Should people over 40 work a three-day week? - metafunctor
https://www.theguardian.com/lifeandstyle/2016/aug/08/should-people-over-40-work-a-three-day-week
======
inputcoffee
Did you guys click on the paper itself? This is the scientific equivalent of
clickbait.

[https://www.melbourneinstitute.com/downloads/working_paper_s...](https://www.melbourneinstitute.com/downloads/working_paper_series/wp2016n07.pdf)

As I read it, they didn't even measure working hours directly because "we have
another issue in examining the effects of labor hours on cognitive
functioning, that is, labor hours are censored (that is, retirees report zero
working hours). Rather than directly using variables which correlate with
labor hours, but do not correlate with cognitive functioning, we use these
variables for creating the fitted values for squared of working hours and
working hours as instruments."

And they run a regression to infer working hours from the region they live in,
parent being alive, number of children and so forth.

Let me just get to the main point: I think they're just picking up a decline
in cognition from lack of sleep. If someone is stressed out with all these
obligations, then longer work hours will cut into their sleep.

Also, I don't see how they figure out which way that causality runs: could
those who have good cognitive function afford to work fewer hours than those
who don't?

------
notacoward
FWIW, I cut back to 30 hours a week for a couple of years in my late 40s. The
effect on my stress level was phenomenal. The issue wasn't so much the direct
hours worked, but the _flexibility_ that I had to lengthen a weekend or take a
random morning/afternoon off without feeling like I was cheating anyone. It
was also nice not to be on the critical path for every damn thing, which I
think is a continual struggle for most people experienced enough to be in a
leadership role among many more junior developers.

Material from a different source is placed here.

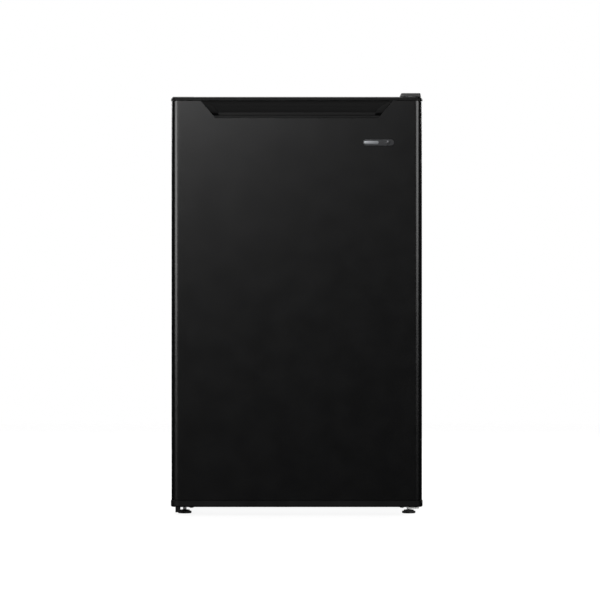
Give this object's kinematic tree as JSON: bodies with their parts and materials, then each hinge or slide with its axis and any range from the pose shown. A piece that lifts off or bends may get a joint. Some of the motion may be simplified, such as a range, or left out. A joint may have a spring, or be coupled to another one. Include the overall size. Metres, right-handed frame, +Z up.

There was a downside, though. Between working less than full time _and_
working from home, I sometimes felt pretty disconnected, marginalized, etc.
Mostly I was OK with that, welcomed it even, but I eventually came back to
full time because I didn't feel like I could drive the things I needed to from
that kind of position.

Overall, I highly recommend it. Just be aware that there are downsides. Like
working from home, there's also a greater need for self-motivation, self-
discipline, and self-reliance than if you're working in a more traditional
arrangement.

------
Semiapies
And many employers will read this as "Should you ever hire anyone over forty?"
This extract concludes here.